The Kansas City Chiefs love Eric Berry. But as is so often the case with long-term contracts, the issues are (a) how much they love him and (b) what number they felt comfortable assigning to it.
Whatever that number is, it’s less than Berry wanted. So the 4 p.m. ET deadline came and went without a long-term deal for Berry, who now has to either play the 2016 season on the $10.806 million franchise tag or sit out the season.
To be clear, even though Berry has yet to sign his franchise tender and therefore could skip training camp practices without being fined, I don’t think there’s a chance that he’ll sit out regular-season games over this. At $10.806 million, he’d be the highest-paid safety in the NFL this year. And if he repeats his strong 2015 season, he’ll be in a strong position to push the safety market higher next spring, likely after Arizona’s Tyrann Mathieu sets the top of it.

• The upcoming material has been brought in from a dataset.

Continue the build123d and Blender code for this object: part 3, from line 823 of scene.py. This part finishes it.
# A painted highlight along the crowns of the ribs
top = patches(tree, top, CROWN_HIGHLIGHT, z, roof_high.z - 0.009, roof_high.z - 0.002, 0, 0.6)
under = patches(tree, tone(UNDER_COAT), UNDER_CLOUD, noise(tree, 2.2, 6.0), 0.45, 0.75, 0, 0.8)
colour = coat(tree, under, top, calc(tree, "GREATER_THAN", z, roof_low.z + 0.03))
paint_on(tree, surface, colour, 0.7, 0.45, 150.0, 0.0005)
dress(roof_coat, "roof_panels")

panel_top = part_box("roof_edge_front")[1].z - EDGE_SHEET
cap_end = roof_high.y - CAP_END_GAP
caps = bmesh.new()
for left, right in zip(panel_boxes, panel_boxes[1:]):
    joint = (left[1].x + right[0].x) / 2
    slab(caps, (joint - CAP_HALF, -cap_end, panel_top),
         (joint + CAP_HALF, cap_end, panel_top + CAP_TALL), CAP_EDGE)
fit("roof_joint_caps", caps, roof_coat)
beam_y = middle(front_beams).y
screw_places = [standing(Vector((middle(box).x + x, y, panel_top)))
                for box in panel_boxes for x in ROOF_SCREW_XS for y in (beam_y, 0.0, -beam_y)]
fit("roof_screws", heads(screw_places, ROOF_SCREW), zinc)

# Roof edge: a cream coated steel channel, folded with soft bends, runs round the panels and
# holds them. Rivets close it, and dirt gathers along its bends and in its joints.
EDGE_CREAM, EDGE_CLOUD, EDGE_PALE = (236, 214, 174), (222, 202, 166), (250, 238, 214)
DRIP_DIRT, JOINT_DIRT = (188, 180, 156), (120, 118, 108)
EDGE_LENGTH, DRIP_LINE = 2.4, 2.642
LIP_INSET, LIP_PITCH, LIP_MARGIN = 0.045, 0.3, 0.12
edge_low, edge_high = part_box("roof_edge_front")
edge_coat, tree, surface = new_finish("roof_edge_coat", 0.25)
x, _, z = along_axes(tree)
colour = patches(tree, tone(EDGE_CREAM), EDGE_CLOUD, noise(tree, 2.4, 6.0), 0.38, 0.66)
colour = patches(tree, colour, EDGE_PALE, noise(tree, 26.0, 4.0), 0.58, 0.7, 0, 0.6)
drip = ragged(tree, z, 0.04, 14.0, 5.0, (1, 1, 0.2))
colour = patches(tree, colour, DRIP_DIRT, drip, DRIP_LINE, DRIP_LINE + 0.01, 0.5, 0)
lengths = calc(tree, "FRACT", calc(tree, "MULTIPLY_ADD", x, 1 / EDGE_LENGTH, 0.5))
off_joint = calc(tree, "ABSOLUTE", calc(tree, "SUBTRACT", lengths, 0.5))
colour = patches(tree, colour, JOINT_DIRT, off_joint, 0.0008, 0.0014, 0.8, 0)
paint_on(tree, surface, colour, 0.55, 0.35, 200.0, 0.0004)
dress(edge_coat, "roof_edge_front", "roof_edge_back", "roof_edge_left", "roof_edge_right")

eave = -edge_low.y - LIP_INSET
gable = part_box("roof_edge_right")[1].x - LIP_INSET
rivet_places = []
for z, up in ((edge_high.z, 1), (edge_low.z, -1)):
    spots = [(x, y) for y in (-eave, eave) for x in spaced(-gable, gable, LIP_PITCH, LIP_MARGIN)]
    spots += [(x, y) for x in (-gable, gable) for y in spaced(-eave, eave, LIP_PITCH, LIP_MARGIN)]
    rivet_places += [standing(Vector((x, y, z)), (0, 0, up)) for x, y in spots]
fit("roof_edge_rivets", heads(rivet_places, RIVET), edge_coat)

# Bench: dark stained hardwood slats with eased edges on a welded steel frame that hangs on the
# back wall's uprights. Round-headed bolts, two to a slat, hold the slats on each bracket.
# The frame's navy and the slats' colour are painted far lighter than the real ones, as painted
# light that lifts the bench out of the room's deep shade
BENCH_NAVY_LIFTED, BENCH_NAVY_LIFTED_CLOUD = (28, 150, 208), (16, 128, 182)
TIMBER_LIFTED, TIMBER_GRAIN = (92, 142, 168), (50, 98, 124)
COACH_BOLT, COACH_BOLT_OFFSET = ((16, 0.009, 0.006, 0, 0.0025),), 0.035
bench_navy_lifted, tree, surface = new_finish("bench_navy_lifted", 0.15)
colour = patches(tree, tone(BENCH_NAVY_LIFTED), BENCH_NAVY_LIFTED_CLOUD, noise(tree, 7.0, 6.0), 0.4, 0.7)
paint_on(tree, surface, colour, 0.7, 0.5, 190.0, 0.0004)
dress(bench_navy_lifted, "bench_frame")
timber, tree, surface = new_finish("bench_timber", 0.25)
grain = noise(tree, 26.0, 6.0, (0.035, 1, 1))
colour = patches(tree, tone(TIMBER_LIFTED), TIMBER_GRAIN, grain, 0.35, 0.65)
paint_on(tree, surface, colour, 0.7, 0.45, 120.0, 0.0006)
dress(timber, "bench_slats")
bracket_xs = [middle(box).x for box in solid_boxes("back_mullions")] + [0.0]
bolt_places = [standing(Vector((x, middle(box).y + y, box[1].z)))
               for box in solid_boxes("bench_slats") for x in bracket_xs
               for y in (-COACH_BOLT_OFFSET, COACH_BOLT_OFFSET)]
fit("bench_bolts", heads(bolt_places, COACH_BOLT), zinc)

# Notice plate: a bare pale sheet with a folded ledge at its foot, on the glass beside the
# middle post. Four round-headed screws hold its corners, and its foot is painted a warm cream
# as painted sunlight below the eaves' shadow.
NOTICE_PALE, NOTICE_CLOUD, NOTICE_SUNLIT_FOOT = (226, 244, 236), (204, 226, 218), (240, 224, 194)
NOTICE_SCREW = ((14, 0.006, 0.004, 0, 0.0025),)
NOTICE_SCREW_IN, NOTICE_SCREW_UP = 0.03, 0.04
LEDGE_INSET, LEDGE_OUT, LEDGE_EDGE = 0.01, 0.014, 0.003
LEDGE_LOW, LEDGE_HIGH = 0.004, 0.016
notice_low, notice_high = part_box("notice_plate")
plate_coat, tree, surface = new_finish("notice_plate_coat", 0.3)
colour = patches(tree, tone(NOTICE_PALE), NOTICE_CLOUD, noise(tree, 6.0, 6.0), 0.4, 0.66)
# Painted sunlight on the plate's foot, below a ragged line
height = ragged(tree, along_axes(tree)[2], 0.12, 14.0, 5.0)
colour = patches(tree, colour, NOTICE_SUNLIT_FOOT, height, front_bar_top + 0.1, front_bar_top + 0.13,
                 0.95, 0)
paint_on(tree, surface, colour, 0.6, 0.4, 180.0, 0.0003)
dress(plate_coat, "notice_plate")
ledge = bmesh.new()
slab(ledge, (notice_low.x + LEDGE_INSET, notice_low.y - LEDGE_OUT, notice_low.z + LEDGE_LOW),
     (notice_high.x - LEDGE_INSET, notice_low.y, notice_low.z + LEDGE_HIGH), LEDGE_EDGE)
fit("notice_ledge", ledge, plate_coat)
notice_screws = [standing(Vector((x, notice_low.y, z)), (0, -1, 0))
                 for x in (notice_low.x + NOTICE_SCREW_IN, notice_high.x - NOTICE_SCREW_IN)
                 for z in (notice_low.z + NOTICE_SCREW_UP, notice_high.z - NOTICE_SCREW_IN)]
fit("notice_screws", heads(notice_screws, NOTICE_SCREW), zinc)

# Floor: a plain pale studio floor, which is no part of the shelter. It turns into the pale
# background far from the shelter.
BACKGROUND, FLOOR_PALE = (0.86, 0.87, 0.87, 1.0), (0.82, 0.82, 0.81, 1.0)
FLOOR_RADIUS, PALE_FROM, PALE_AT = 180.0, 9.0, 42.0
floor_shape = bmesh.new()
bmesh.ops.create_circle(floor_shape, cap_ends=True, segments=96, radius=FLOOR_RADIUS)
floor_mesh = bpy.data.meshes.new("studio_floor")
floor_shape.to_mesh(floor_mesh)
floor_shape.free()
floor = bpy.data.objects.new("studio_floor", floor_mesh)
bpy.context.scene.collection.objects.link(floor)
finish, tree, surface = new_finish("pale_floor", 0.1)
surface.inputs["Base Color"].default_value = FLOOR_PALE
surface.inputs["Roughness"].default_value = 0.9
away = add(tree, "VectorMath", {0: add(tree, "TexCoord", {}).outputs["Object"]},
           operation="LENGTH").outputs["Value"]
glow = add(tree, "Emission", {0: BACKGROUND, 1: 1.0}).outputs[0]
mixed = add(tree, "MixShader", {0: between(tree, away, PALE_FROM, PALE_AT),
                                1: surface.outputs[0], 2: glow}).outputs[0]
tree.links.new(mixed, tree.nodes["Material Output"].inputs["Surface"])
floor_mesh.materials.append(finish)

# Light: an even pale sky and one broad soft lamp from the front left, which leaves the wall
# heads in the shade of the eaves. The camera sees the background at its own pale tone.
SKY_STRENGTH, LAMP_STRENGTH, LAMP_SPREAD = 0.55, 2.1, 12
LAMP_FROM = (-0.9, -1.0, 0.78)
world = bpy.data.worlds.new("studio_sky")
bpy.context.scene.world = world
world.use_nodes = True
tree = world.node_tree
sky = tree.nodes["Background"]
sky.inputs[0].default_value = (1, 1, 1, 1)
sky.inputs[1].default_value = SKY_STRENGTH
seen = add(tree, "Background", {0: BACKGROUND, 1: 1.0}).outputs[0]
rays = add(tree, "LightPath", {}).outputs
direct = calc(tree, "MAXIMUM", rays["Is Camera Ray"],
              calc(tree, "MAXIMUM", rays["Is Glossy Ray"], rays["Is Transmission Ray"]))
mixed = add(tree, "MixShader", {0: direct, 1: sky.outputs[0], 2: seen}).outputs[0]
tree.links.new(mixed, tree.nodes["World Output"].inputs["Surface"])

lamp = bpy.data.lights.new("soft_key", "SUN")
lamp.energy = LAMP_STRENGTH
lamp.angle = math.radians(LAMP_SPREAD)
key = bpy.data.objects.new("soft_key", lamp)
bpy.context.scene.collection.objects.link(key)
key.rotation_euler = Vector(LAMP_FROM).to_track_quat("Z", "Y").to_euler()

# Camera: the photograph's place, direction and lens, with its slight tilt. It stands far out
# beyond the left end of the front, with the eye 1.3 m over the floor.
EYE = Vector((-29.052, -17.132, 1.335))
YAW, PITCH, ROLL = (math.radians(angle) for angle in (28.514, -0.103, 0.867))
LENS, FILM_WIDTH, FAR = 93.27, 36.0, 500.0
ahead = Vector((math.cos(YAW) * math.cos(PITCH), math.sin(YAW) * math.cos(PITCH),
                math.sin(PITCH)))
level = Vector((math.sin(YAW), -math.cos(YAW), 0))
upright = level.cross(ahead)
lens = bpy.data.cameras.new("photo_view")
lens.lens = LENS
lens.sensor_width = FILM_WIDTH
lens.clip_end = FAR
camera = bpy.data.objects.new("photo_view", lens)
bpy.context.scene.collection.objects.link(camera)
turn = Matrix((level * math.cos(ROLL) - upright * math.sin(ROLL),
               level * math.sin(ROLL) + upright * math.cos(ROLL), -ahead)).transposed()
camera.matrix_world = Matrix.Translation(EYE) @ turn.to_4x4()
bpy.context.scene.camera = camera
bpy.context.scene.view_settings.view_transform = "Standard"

My understanding from reporting on this over the past few weeks is that Berry started out looking for something in the area of $11 million or $12 million per year. The Chiefs were willing to make him the league’s highest-paid safety, but they could have done that with a deal that paid him $10.3 million per year, and that’s the neighborhood in which the team felt comfortable.
Again, the Chiefs love Berry, and they know their fans do, too. His return from cancer to deliver a Pro Bowl season in 2015 was one of the best stories of the season, and his perseverance and performance were surely worth rewarding. But the Chiefs are still running their team and their salary cap for the next few years and have to make sure they stay true to their budget. As much as they love Berry, paying a safety more than $11 million per year doesn’t fit their plans.

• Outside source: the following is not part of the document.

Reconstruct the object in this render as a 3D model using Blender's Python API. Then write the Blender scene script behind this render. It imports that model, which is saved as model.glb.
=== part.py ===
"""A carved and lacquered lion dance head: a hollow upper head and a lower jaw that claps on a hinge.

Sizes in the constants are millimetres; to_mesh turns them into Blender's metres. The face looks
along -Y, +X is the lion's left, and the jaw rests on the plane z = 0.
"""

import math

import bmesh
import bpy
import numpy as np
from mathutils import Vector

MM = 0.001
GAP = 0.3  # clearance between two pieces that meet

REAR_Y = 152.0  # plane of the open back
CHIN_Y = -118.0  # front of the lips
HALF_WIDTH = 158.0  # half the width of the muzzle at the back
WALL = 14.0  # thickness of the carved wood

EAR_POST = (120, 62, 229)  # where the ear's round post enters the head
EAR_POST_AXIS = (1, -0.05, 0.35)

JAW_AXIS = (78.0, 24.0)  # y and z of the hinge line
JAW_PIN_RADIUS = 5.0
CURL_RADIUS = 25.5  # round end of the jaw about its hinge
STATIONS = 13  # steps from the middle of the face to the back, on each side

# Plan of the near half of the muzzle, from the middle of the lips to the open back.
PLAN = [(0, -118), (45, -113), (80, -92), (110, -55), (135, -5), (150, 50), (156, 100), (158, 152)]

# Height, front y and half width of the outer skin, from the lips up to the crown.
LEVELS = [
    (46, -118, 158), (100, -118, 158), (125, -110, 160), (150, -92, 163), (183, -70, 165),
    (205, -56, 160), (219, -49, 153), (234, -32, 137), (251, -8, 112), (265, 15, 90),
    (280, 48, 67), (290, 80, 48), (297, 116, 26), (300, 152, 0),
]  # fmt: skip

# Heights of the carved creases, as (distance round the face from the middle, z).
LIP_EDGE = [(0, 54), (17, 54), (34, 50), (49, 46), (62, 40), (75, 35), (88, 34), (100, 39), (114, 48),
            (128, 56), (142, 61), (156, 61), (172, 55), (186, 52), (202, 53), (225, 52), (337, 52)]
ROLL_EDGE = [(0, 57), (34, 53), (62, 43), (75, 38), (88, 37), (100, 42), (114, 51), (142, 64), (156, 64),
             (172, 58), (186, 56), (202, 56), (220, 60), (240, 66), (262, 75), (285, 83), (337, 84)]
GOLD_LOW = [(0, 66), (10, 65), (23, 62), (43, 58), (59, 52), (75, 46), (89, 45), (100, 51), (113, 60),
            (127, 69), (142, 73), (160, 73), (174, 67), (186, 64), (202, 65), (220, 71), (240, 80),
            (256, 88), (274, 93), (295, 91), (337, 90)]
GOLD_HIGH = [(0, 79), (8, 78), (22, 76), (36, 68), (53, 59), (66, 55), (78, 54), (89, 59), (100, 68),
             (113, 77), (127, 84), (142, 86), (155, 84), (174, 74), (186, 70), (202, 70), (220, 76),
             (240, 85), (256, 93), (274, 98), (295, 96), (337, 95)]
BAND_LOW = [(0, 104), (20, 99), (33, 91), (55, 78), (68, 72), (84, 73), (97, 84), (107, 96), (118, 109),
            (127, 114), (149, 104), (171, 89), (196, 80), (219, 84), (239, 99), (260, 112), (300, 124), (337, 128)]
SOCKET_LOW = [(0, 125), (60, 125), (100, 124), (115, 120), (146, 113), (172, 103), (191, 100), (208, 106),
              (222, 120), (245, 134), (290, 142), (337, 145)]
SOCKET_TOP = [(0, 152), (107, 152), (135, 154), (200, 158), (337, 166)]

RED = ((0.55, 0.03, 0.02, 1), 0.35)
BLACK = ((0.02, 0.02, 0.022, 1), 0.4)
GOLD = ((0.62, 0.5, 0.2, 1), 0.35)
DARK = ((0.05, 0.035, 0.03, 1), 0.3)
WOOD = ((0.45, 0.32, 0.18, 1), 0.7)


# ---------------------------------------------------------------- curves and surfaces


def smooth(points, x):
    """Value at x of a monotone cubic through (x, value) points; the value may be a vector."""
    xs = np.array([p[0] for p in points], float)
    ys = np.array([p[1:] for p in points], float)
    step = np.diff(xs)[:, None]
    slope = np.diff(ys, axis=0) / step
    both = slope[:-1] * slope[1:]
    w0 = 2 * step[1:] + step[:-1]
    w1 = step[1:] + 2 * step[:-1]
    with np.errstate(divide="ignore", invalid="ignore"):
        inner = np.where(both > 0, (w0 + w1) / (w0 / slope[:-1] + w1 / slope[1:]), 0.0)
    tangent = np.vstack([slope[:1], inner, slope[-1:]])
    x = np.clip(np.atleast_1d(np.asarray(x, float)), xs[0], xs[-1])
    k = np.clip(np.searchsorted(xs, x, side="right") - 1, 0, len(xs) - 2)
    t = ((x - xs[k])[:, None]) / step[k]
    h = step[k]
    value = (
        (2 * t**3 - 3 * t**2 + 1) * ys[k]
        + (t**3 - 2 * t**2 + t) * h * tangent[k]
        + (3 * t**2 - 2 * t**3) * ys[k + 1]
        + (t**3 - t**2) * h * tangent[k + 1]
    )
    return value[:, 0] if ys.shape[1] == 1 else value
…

Now, if Berry has another great year, the Chiefs have a problem. His franchise number next year would be $12.9672 million, so they’d want to do a long-term deal to avoid that. And defensive tackle Dontari Poe is eligible for free agency next year, meaning they might have to use the franchise tag on him. But as was the case with a lot of the players who didn’t get long-term deals at the franchise deadline this year — guys such as Alshon Jeffery, Kirk Cousins and Trumaine Johnson — the Chiefs want to see one more great year before deciding whether to commit long term at top-of-market dollars.
The Chiefs could end up being bitten by this. They can’t talk to Berry about a long-term deal now until after their season ends, by which time the landscape is sure to have shifted in some way. But at this point, and at this price, there just wasn’t a deal to do that made sense for the Chiefs. No matter how much they love the guy.